— Start —

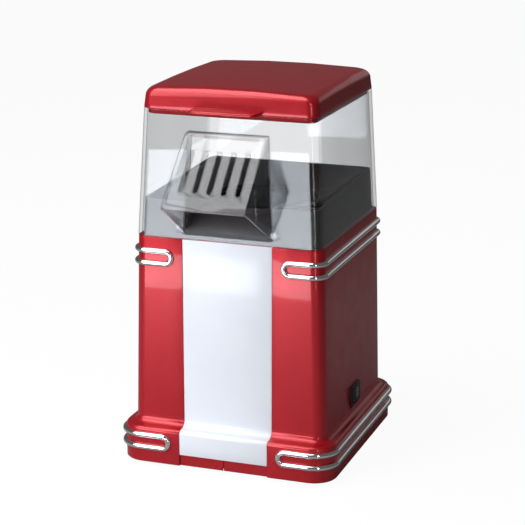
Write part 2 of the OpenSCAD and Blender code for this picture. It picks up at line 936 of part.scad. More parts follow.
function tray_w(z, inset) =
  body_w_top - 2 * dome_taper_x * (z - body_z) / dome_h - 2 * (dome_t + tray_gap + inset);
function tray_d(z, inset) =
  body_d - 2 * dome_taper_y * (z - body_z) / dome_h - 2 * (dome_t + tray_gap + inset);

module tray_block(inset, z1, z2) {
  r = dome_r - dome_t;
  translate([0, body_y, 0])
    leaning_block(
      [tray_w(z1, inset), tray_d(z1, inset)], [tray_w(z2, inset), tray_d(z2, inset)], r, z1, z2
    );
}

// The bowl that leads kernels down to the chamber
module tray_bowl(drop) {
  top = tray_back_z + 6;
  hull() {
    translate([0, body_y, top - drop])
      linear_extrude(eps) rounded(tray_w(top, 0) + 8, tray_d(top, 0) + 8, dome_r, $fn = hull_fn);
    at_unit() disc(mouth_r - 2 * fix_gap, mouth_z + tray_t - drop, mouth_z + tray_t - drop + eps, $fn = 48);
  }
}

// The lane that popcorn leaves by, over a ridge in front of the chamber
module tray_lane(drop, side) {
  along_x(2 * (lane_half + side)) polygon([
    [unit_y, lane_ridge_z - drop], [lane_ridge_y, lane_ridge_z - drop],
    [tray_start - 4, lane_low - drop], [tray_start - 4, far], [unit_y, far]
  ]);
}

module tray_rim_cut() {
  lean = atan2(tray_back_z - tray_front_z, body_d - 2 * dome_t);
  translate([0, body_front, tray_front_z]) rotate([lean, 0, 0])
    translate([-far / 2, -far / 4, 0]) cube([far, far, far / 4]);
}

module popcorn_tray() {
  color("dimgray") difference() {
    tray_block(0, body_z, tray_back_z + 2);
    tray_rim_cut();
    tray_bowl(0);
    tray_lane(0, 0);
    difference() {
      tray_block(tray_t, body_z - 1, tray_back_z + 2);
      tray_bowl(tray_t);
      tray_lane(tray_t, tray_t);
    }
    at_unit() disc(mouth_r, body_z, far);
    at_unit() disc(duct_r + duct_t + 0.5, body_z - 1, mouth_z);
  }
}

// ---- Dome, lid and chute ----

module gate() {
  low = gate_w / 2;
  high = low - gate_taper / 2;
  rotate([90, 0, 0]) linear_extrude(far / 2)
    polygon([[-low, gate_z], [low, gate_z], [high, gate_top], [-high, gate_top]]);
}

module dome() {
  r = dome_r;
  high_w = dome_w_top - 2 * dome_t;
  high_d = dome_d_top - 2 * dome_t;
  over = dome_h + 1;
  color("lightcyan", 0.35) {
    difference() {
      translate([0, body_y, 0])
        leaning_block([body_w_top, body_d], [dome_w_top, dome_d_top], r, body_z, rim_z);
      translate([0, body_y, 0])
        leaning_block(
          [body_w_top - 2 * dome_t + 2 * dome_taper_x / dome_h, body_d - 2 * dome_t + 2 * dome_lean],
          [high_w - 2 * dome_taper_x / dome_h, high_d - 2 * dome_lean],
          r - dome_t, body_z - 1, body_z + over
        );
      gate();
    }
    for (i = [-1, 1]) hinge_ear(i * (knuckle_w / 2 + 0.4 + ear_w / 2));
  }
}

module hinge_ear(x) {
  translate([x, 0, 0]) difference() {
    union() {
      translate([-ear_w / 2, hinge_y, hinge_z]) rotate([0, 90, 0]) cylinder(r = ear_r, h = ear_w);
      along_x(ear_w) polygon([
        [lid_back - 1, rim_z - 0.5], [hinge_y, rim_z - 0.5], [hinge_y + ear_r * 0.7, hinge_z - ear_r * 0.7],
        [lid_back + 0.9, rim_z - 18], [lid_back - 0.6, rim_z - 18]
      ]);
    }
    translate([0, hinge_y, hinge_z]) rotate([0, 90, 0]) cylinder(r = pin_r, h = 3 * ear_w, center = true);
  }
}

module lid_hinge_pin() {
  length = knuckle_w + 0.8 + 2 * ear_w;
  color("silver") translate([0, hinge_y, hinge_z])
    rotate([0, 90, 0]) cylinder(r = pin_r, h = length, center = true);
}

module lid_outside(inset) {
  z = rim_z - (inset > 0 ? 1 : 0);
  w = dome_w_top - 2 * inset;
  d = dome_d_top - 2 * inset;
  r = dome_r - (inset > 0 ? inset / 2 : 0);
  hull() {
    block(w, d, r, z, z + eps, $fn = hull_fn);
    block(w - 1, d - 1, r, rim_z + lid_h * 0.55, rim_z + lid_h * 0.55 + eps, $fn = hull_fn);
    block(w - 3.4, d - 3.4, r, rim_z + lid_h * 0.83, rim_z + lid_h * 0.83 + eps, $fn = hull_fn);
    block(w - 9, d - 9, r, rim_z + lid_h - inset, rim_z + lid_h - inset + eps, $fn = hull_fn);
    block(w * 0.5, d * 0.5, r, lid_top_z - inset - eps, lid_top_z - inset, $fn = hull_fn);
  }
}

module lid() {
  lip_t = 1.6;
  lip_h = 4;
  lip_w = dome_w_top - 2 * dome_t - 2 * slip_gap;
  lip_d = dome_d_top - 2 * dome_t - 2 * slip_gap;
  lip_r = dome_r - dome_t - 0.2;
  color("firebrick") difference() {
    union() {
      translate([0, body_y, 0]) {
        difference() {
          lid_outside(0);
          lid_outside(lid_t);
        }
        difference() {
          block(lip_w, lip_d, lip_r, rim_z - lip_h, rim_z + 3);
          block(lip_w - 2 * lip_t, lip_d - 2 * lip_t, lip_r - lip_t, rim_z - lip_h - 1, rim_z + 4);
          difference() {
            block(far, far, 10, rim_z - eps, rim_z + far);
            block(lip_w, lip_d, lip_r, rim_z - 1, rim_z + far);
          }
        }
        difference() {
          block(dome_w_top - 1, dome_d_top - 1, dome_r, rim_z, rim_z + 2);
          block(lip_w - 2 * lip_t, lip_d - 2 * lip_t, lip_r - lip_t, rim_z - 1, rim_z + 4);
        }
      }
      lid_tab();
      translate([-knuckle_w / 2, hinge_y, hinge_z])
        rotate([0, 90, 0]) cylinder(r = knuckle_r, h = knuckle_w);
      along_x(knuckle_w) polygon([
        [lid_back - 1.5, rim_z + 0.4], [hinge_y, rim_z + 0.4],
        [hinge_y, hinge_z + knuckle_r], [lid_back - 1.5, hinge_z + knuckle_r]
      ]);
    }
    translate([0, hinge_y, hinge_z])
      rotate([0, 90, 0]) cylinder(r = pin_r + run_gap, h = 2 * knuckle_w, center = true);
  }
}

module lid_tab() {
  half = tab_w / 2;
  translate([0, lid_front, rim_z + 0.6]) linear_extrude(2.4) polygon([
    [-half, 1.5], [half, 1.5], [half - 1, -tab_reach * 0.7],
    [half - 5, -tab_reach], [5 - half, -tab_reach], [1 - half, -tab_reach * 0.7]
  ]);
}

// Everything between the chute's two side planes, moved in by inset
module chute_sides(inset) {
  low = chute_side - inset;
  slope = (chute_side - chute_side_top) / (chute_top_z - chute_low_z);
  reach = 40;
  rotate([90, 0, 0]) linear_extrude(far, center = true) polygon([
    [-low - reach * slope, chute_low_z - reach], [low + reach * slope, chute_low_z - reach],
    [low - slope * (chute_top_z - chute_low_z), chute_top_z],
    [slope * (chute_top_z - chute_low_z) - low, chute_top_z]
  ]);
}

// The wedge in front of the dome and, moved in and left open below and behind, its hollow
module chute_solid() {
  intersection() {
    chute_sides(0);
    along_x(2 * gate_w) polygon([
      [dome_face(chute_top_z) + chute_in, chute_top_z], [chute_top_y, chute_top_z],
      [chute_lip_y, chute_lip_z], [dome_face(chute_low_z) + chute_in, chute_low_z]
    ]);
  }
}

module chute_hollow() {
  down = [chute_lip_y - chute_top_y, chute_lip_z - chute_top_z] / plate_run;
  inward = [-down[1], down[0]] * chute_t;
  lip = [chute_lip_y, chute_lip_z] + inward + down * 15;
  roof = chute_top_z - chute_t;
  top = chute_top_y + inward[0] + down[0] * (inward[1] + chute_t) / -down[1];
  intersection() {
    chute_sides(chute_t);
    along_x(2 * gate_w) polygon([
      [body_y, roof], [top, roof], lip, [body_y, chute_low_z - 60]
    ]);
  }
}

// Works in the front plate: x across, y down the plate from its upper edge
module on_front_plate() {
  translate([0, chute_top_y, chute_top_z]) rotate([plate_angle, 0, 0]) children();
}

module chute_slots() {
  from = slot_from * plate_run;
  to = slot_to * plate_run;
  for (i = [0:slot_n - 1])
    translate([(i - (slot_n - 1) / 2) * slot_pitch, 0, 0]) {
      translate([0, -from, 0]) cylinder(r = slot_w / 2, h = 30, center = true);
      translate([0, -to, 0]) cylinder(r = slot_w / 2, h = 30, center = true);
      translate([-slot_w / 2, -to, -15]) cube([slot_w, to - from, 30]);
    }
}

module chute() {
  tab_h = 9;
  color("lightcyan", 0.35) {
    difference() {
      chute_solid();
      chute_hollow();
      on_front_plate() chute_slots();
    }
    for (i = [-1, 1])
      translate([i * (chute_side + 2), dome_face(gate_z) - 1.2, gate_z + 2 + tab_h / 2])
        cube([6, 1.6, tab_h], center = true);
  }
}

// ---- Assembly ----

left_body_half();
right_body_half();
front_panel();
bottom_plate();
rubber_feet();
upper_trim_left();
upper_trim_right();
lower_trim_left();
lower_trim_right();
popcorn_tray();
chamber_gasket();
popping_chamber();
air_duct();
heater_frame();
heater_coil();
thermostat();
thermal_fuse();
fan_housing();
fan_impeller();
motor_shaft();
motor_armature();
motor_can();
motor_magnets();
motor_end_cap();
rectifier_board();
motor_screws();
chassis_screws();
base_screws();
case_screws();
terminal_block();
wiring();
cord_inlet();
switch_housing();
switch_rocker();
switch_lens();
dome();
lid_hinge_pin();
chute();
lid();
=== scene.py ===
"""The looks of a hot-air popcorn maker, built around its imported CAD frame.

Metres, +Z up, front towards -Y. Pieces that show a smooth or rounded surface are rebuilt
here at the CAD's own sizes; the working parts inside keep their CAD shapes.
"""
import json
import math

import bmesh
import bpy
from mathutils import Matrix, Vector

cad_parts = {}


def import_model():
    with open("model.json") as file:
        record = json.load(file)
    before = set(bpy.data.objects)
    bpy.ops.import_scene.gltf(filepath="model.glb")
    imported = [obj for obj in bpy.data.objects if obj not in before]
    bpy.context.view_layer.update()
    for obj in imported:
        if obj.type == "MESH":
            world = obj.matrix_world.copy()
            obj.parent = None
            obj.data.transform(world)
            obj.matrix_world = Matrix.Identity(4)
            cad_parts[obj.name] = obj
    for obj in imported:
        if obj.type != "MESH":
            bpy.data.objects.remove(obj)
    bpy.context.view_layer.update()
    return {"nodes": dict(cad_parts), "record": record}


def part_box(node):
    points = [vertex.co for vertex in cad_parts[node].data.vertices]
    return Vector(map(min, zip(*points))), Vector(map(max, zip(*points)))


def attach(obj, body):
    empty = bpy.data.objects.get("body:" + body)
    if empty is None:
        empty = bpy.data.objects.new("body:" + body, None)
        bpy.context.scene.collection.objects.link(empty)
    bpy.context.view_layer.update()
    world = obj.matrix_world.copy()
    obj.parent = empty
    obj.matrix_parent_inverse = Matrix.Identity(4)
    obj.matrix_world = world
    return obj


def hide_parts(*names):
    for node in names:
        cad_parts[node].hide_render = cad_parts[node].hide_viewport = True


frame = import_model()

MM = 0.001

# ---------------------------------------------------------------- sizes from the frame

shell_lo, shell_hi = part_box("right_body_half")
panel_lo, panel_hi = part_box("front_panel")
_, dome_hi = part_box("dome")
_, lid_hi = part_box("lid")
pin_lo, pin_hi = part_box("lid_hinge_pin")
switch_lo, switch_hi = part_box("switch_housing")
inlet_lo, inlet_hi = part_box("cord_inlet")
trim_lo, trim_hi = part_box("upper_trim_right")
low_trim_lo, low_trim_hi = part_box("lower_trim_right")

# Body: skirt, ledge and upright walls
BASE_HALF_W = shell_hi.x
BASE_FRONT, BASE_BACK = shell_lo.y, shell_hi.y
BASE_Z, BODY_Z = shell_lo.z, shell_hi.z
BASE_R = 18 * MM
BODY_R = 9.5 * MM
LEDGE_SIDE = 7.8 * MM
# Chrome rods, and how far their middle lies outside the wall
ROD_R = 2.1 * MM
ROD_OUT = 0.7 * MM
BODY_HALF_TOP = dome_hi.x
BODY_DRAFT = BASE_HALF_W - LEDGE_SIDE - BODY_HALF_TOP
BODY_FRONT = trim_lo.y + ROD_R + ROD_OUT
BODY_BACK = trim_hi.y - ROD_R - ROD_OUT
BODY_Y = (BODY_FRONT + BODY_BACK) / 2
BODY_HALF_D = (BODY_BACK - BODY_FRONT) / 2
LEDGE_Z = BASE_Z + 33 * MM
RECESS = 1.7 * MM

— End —
— Start —

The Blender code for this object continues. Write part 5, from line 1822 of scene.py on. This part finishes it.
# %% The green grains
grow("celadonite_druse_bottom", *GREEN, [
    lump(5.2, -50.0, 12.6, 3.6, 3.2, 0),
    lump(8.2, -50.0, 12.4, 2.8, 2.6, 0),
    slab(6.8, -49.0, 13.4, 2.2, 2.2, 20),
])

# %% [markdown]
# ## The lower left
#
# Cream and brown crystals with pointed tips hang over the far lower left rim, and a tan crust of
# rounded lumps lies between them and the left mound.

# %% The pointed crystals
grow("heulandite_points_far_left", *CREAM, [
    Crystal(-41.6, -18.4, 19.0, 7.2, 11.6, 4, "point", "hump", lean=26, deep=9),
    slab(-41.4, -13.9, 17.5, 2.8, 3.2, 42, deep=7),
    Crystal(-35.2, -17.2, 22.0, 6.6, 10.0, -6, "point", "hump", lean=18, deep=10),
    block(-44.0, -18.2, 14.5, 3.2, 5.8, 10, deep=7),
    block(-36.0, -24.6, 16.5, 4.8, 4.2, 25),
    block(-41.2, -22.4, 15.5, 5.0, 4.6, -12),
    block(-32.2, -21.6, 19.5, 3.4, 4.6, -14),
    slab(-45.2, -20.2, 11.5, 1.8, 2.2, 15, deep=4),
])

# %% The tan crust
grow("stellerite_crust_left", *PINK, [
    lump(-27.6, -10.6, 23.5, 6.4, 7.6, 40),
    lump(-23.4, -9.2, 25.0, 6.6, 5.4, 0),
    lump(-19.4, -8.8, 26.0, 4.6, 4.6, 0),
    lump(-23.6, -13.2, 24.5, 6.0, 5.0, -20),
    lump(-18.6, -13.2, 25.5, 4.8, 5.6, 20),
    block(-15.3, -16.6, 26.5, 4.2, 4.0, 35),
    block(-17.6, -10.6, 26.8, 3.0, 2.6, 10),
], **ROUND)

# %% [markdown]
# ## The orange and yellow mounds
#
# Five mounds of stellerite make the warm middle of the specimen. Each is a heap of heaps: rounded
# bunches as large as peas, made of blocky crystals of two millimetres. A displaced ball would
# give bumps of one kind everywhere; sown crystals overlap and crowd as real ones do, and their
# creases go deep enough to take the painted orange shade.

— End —

**Directive**:
Start at the line with "on_front_plate() chute_slots();", stop at the line with "imported = [obj", and return every line in that stretch exactly, those two included.

**Answer below**:
      on_front_plate() chute_slots();
    }
    for (i = [-1, 1])
      translate([i * (chute_side + 2), dome_face(gate_z) - 1.2, gate_z + 2 + tab_h / 2])
        cube([6, 1.6, tab_h], center = true);
  }
}

// ---- Assembly ----

left_body_half();
right_body_half();
front_panel();
bottom_plate();
rubber_feet();
upper_trim_left();
upper_trim_right();
lower_trim_left();
lower_trim_right();
popcorn_tray();
chamber_gasket();
popping_chamber();
air_duct();
heater_frame();
heater_coil();
thermostat();
thermal_fuse();
fan_housing();
fan_impeller();
motor_shaft();
motor_armature();
motor_can();
motor_magnets();
motor_end_cap();
rectifier_board();
motor_screws();
chassis_screws();
base_screws();
case_screws();
terminal_block();
wiring();
cord_inlet();
switch_housing();
switch_rocker();
switch_lens();
dome();
lid_hinge_pin();
chute();
lid();
=== scene.py ===
"""The looks of a hot-air popcorn maker, built around its imported CAD frame.

Metres, +Z up, front towards -Y. Pieces that show a smooth or rounded surface are rebuilt
here at the CAD's own sizes; the working parts inside keep their CAD shapes.
"""
import json
import math

import bmesh
import bpy
from mathutils import Matrix, Vector

cad_parts = {}


def import_model():
    with open("model.json") as file:
        record = json.load(file)
    before = set(bpy.data.objects)
    bpy.ops.import_scene.gltf(filepath="model.glb")
    imported = [obj for obj in bpy.data.objects if obj not in before]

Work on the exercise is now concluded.